Nella scelta degli alimenti però l’uomo, al contrario degli animali – che sono guidati dall’infallibile istinto, affinato nelle migliaia di anni dell’evoluzione – risente di fattori sociologici e culturali, tradizioni nazionali e suggestioni pubblicitarie che fanno di un gesto naturale come alimentarsi, un atto che nulla ha a che vedere con l’introduzione nel nostro organismo di grassi, proteine, carboidrati, sali minerali e vitamine. Che ti piaccia o no Lettore, il modo in cui mangi è strettamente correlato a ciò che sei o che vuoi diventare. Per molte persone, le immagini evocate da un alimento possono veicolare un percorso emotivo. Come molti bambini hanno ingurgitato spinaci guardando i cartoni animati di Braccio di Ferro, è altresì probabile che molti adulti siano stati invogliati a provare per la prima volta un Martini dry guardando un film di James Bond.

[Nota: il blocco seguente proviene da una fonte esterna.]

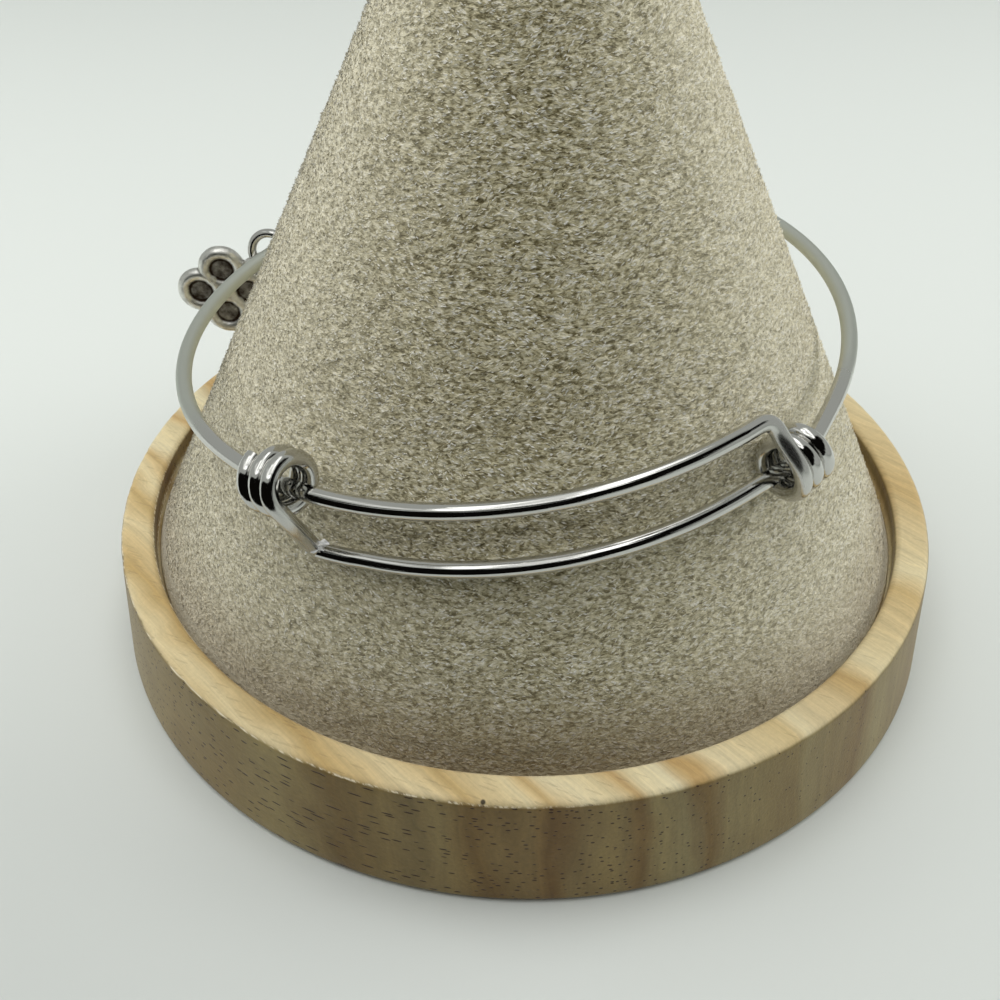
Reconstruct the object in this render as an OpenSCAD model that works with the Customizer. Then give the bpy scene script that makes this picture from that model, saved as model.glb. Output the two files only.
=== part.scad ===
// Expandable wire charm bangle on a cone display stand.
// Millimetres, +Z up, origin at the centre of the stand's underside, the viewer on the -Y side.
// One steel wire goes round the cone. Each of its ends is coiled round the other end's strand, so
// the two coils slide and the bangle opens. A cast flower charm hangs on a jump ring at the back.

/* [Wooden base] */
// Radius of the base at its foot
base_foot_r = 43.5; // [41:0.1:48]
// Radius of the base at its rim
base_rim_r = 42.5; // [40:0.1:46]
// Height of the base
base_h = 12.4; // [9:0.1:18]
// Width of the rim round the recess
rim_w = 3.4; // [2.5:0.1:5]
// Depth of the recess that the cone stands in
recess_depth = 2.9; // [2:0.1:5]
// Rounding of the turned edges
edge_r = 0.7; // [0.3:0.1:1.2]

/* [Fabric cone] */
// Width of the open groove between the cone and the rim
groove_w = 1.5; // [1:0.1:2]
// Half angle of the cone in degrees
cone_half_angle = 25.6; // [22:0.1:28]
// Radius of the rounded tip
tip_r = 6; // [3:0.5:10]

/* [Bangle] */
// Diameter of the steel wire
wire_d = 1.5; // [1.2:0.05:1.7]
// Radius of the bangle, to the middle of its wire
ring_r = 31.9; // [31.5:0.1:34]
// Height of the bangle's centre above the table
ring_z = 32.25; // [31:0.05:33]
// Tilt of the bangle, its right side up
ring_tilt = 8.3; // [6:0.1:10]
// Tilt of the bangle, its back up
ring_pitch = 0.6; // [0:0.1:2]
// Distance between the two front strands, middle to middle
strand_gap = 6.2; // [5.5:0.1:6.5]
// Radius of the two coils, to the middle of the wire
coil_r = 2.3; // [2.2:0.05:2.4]
// Distance from one turn of a coil to the next
coil_pitch = 1.58; // [1.58:0.01:1.7]

/* [Jump ring] */
// Angle round the bangle where the jump ring hangs, 0 at the front
hang_angle = -125; // [-140:1:-115]
// Radius of the jump ring, to the middle of its wire
link_r = 2.2; // [2.1:0.1:2.4]
// Diameter of the jump ring's wire
link_d = 1; // [0.8:0.05:1.1]

/* [Charm] */
// Radius of one petal
petal_r = 2.7; // [2.4:0.1:3]
// Distance from the middle of the flower to the middle of a petal
petal_reach = 2.7; // [2.4:0.1:3]
// Thickness of the rounded rim of a petal
petal_rim_d = 1.5; // [1.2:0.1:1.8]
// Thickness of the sunk floor inside a rim
petal_floor_t = 0.7; // [0.5:0.1:1]
// Radius of the round boss in the middle
boss_r = 1.1; // [0.8:0.1:1.4]
// Radius of the hanging eye, to the middle of its wire
eye_r = 1.1; // [1:0.05:1.2]
// Thickness of the hanging eye
eye_d = 0.8; // [0.6:0.05:0.8]

/* [Hidden] */

fit_gap = 0.1;          // clearance between pieces that rest on each other
ring_x = -1.45;         // the bangle hangs a little to the left of the cone's axis
ring_y = 0.27;
wire_sides = 12;
coil_steps = 16;        // stations in one turn of a coil
strand_step = 4;        // degrees of the bangle between two stations of a strand
ease_from = 48;         // the strands lie level in front, and from here run together to the back
lead_angle = 6;         // from a bend to the first two stations of its strand
strand_start = 9;

recess_z = base_h - recess_depth;
cone_r_at_rim = base_rim_r - rim_w - groove_w;
cone_slope = tan(cone_half_angle);
apex_z = base_h + cone_r_at_rim / cone_slope;
cone_foot_z = recess_z + fit_gap;

// The two knots differ a little, as hand-turned ones do. A row describes one of them as if it were
// the left one: its coil on the upper strand, and its leg going down to the lower strand.
COIL_AT = 0;        // angle of the coil's middle round the bangle
COIL_OUT = 1;       // how far the coil stands out from the strand's circle
COIL_UP = 2;        // how far it is above the strand
COIL_YAW = 3;       // its axis turned outwards
COIL_DIP = 4;       // its axis turned downwards
COIL_TURNS = 5;
COIL_LAST = 6;      // where round the coil its last turn ends, from the top outwards
BEND_AT = 7;        // angle of the bend between leg and strand
BEND_OUT = 8;
BEND_UP = 9;
BEND_SIZE = 10;     // length of leg and of strand that the bend takes up
LEG_EASE = 11;      // share of the leg that still follows the coil
PASS_OUT = 12;      // how far the strand moves out where it goes through the other coil
PASS_UP = 13;
left_knot = [-35.6, 0.15, 0.45, 6, -8, 2.28, 110, -32.2, 0.3, -0.1, 1, 0.4, 0.45, -0.25];
right_knot = [-45.4, 0.55, -0.45, 0, 0, 2.35, 90, -41.5, 0, 0.3, 1.6, 0.4, 0, 0];
pass_angle = 48;
pass_width = 7;

// The jump ring is pulled sideways by the charm, which leans out from the cone.
link_lean = [-0.88, 0.12, -0.46];
eye_angle = 45;         // the eye sits in the notch between the upper and the right petal
eye_reach = 5.4;        // from the flower's middle to the eye's
stem_d = 1.2;           // the short neck that joins eye and flower
petals = 4;

function unit(v) = v / norm(v);
function arc(x, y, r, from, to, steps) =
    [for (i = [0 : steps]) let (a = from + (to - from) * i / steps) [x + r * cos(a), y + r * sin(a)]];

// Points of the bangle's wire before it is tilted.
function on_ring(angle, out, up) =
    [(ring_r + out) * sin(angle), -(ring_r + out) * cos(angle), up];
function strand_up(angle) =
    angle < ease_from ? -strand_gap / 2 : -strand_gap / 2 * (180 - angle) / (180 - ease_from);
function cubic(a, b, c, d, v) =
    pow(1 - v, 3) * a + 3 * v * pow(1 - v, 2) * b + 3 * v * v * (1 - v) * c + pow(v, 3) * d;
function quadratic(a, b, c, v) = pow(1 - v, 2) * a + 2 * v * (1 - v) * b + v * v * c;

function coil_points(k) =
    let (
        angle = k[COIL_AT],
        middle = on_ring(angle, k[COIL_OUT], strand_gap / 2 + k[COIL_UP]),
        along = [cos(angle), sin(angle), 0],
        outward = [sin(angle), -cos(angle), 0],
        up = [0, 0, 1],
        along_yawed = along * cos(k[COIL_YAW]) + outward * sin(k[COIL_YAW]),
        side = outward * cos(k[COIL_YAW]) - along * sin(k[COIL_YAW]),
        axis = along_yawed * cos(k[COIL_DIP]) - up * sin(k[COIL_DIP]),
        top = up * cos(k[COIL_DIP]) + along_yawed * sin(k[COIL_DIP]),
        steps = ceil(coil_steps * k[COIL_TURNS])
    )
    [for (i = [0 : steps])
        let (turned = k[COIL_TURNS] * (i / steps - 1), round = k[COIL_LAST] + 360 * turned)
        middle + axis * coil_pitch * (turned + k[COIL_TURNS] / 2)
            + coil_r * (side * sin(round) + top * cos(round))];

// From the coil's end down the leg, round the bend and into the lower strand.
function leg_points(k, coil) =
    let (
        start = coil[len(coil) - 1],
        leaving = unit(start - coil[len(coil) - 2]),
        corner = on_ring(k[BEND_AT], k[BEND_OUT], k[BEND_UP] - strand_gap / 2),
        next = on_ring(k[BEND_AT] + lead_angle, 0.3 * k[BEND_OUT], 0.3 * k[BEND_UP] - strand_gap / 2),
        down = unit(corner - start),
        bend_start = corner - down * k[BEND_SIZE],
        bend_end = corner + unit(next - corner) * k[BEND_SIZE],
        reach = norm(bend_start - start)
    )
    concat(
        [for (v = [0.12 : 0.15 : 0.88])
            cubic(start, start + leaving * reach * k[LEG_EASE], bend_start - down * reach * 0.35,
                bend_start, v)],
        [for (v = [0 : 1 / 6 : 1.01]) quadratic(bend_start, corner, bend_end, v)],
        [next]
    );

function strand_points(k) =
    let (first = k[BEND_AT] + strand_start, steps = round((180 - first) / strand_step))
    [for (i = [0 : steps])
        let (angle = first + (180 - first) * i / steps, near = exp(-pow((angle - pass_angle) / pass_width, 2)))
        on_ring(angle, k[PASS_OUT] * near, strand_up(angle) + k[PASS_UP] * near)];

function half_wire(k) = let (coil = coil_points(k)) concat(coil, leg_points(k, coil), strand_points(k));

// The right half is the left one turned half a turn about the Y axis.
function turned_over(p) = [-p[0], p[1], -p[2]];
function tilted(p) =
    let (
        y = p[1] * cos(ring_pitch) - p[2] * sin(ring_pitch),
        z = p[1] * sin(ring_pitch) + p[2] * cos(ring_pitch)
    )
    [ring_x + p[0] * cos(ring_tilt) - z * sin(ring_tilt), ring_y + y,
        ring_z + p[0] * sin(ring_tilt) + z * cos(ring_tilt)];

function wire_path() =
    let (left = half_wire(left_knot), right = half_wire(right_knot))
    [for (p = concat(left, [for (i = [len(right) - 2 : -1 : 0]) turned_over(right[i])])) tilted(p)];

function directions(path) =
    let (last = len(path) - 1)
    [for (i = [0 : last]) unit(path[min(i + 1, last)] - path[max(i - 1, 0)])];
function square_to(v, direction) = unit(v - (v * direction) * direction);
// Each station's first radius is the one before it, turned as little as possible.
function radii(dirs) =
    [for (i = 0, r = square_to([0, 0, 1], dirs[0]); i < len(dirs);
        i = i + 1, r = i < len(dirs) ? square_to(r, dirs[i]) : r) r];

// A round bar along the path, closed by a flat cut at each end.
module bar(path, d, sides) {
    dirs = directions(path);
    first = radii(dirs);
    last = len(path) - 1;
    points = [for (i = [0 : last]) let (second = cross(dirs[i], first[i]))
        for (j = [0 : sides - 1])
            path[i] + d / 2 * (first[i] * cos(360 * j / sides) + second * sin(360 * j / sides))];
    skin = [for (i = [0 : last - 1]) for (j = [0 : sides - 1])
        let (a = i * sides + j, b = i * sides + (j + 1) % sides)
        for (face = [[a, a + sides, b], [b, a + sides, b + sides]]) face];
    start_cap = [for (j = [0 : sides - 1]) j];
    end_cap = [for (j = [sides - 1 : -1 : 0]) last * sides + j];
    polyhedron(points = points, faces = concat([start_cap], skin, [end_cap]));
}

// Turns the Z axis into the given direction.
module facing(direction) {
    u = unit(direction);
    rotate([0, acos(u[2]), atan2(u[1], u[0])]) children();
}

module torus(middle_r, d) {
    rotate_extrude($fn = 64)
        translate([middle_r, 0]) circle(d = d, $fn = 24);
}

// Where the jump ring goes round the wire, and the places that follow from it.
hang_point = tilted(on_ring(hang_angle, 0, -strand_up(-hang_angle)));
hang_along = unit(tilted(on_ring(hang_angle + 1, 0, -strand_up(-hang_angle - 1))) - hang_point);
lean = unit(link_lean);
link_axis = square_to(hang_along, lean);
// The ring stands askew on the wire, which fills more of it than a wire straight through would.
squareness = link_axis * hang_along;
link_middle = hang_point + lean * (link_r - (link_d / 2 + wire_d / 2 + fit_gap) / squareness);
eye_middle = link_middle + lean * link_r;
eye_axis = cross(link_axis, lean);
charm_middle = eye_middle - eye_reach * [cos(eye_angle), 0, sin(eye_angle)];

module wooden_base() {
    foot = arc(base_foot_r - edge_r, edge_r, edge_r, -90, 0, 6);
    rim = arc(base_rim_r - edge_r, base_h - edge_r, edge_r, 0, 90, 6);
    lip = arc(base_rim_r - rim_w + edge_r, base_h - edge_r, edge_r, 90, 180, 6);
    color("burlywood")
        rotate_extrude($fn = 128)
            polygon(concat([[0, 0]], foot, rim, lip, [[base_rim_r - rim_w, recess_z], [0, recess_z]]));
}

module fabric_cone() {
    tip_z = apex_z - tip_r / sin(cone_half_angle);
    foot_r = (apex_z - cone_foot_z) * cone_slope;
    color([0.72, 0.67, 0.56])
        rotate_extrude($fn = 128)
            polygon(concat([[0, cone_foot_z], [foot_r, cone_foot_z]],
                [for (p = arc(0, tip_z, tip_r, cone_half_angle, 90, 10)) [max(p[0], 0), p[1]]]));
}

module bangle_wire() {
    color("silver") bar(wire_path(), wire_d, wire_sides);
}

module jump_ring() {
    color("lightgray")
        translate(link_middle) facing(link_axis) torus(link_r, link_d);
}

module petal() {
    torus(petal_r - petal_rim_d / 2, petal_rim_d);
    cylinder(h = petal_floor_t, r = petal_r - petal_rim_d / 2, center = true, $fn = 64);
}

module charm() {
    color("darkgray") {
        translate(charm_middle) rotate([90, 0, 0]) {
            for (i = [0 : petals - 1])
                rotate([0, 0, 360 * i / petals]) translate([petal_reach, 0, 0]) petal();
            sphere(r = boss_r, $fn = 48);
            rotate([0, 0, eye_angle]) translate([petal_reach, 0, 0]) rotate([0, 90, 0])
                cylinder(h = eye_reach - eye_r - petal_reach, d = stem_d, $fn = 32);
        }
        translate(eye_middle) facing(eye_axis) torus(eye_r, eye_d);
    }
}

wooden_base();
fabric_cone();
bangle_wire();
jump_ring();
charm();
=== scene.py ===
import bpy, bmesh, math
import numpy as np
from mathutils import Matrix, Vector, noise


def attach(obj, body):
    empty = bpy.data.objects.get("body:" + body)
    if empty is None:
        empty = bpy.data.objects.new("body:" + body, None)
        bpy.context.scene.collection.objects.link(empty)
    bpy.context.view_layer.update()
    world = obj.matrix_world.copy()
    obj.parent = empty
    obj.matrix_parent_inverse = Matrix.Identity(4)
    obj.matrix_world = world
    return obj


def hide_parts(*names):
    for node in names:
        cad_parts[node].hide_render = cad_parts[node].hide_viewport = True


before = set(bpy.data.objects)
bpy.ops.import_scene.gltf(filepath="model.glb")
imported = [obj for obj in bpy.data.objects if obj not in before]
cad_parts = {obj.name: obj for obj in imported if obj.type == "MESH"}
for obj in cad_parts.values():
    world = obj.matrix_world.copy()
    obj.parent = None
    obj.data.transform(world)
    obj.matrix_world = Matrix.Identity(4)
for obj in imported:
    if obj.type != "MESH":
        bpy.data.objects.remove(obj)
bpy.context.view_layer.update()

mm = 0.001


# Colours are written as sRGB hex and turned to linear here.
def linear(hexColour):
    parts = [int(hexColour[i : i + 2], 16) / 255 for i in (1, 3, 5)]
    return (*[c / 12.92 if c <= 0.04045 else ((c + 0.055) / 1.055) ** 2.4 for c in parts], 1.0)


# Adds a node with its inputs and settings. A kind is a shader node's unless it says otherwise. An input
# is a number, a colour, another node's socket, or another node, for its first output.
def addNode(tree, kind, inputs=None, stops=(), **settings):
    node = tree.nodes.new(kind if "Node" in kind else "ShaderNode" + kind)
    for name, value in settings.items():
        setattr(node, name, value)
    if stops:  # of a colour ramp
        ramp = node.color_ramp.elements
        while len(ramp) < len(stops):
            ramp.new(1.0)
        for element, (place, colour) in zip(ramp, stops):
            element.position, element.color = place, linear(colour)
    for name, value in (inputs or {}).items():
        if isinstance(value, bpy.types.Node):
            value = value.outputs[0]
        if isinstance(value, bpy.types.NodeSocket):
            tree.links.new(value, node.inputs[name])
        else:
            node.inputs[name].default_value = value
    return node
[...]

Mangiare quindi come fenomeno culturale.

– Cultura è anche il significato che l’uomo attribuisce al cibo, attraverso il modo in cui lo consuma e le scelte che opera, con criteri legati sia alla dimensione economica sia nutrizionale del gesto, sia ai valori simbolici di cui il cibo stesso è investito. (Montanari)

Fette biscottate a colazione, merendine e latticini senza grassi

Un processo fondamentalmente primitivo, si può far risalire ai nostri antenati cacciatori che, a quanto sembra, ammiravano gli animali forti e imponenti e credevano di assorbirne la forza mangiando parti del loro corpo. Tralasciamo momentaneamente la parte sensitiva, non si può negare che il primo approccio con il cibo sia soprattutto di natura culturale, sociale e organizzativa. Quanti di noi oggi hanno il tempo di fare la spesa secondo un criterio diverso da quanto proposto dal nostro super/ipermercato preferito? Le persone, oggi, mangiano così perché non hanno scelta, stritolati dall’avidità dei produttori e degli industriali dell’alimentazione che operano senza nessun controllo. Soprattutto, godendo dell’approvazione di una classe medica che continua a consigliare fette biscottate a colazione, latticini senza grassi e merendine, tralasciando le reali necessità nutrizionali dell’individuo. Oggi, entrando in un variopinto e multicolore supermercato, ci troviamo di fronte a miracolistiche proposte di colazioni, pranzi e cenette “rapide e gustose”, assolutamente “povere di grassi” e proposte con alimenti “naturali”. Come biasimarti Lettore se, uscendo dall’ufficio affranto da una giornata con i colleghi pastasciuttarì, sopravvissuto a un paio d’ore di traffico selezionatore della specie, sudato e stremato da un micromicrociclo Bll anti cortisolo, tre sms isterici di tua moglie, due mms hot dell’amante, Facebook e due gocce di pioggia, trovi il tempo di pelare brassicaceae, pulire e lavare germogli indiani, spinare e insaporire pesci morti senza stress. Condire con olio delle montagne vergini, coltivato da vestali illibate, spremuto da piedi di bambini, figli di premi Nobel in un centro agrario gestito da contadini laureati in astrofisica con certificazione del DNA, di essere contadini da 30 generazioni. Insomma, una bella e variopinta busta surgelata e via. Ah certo, e un Martini grazie.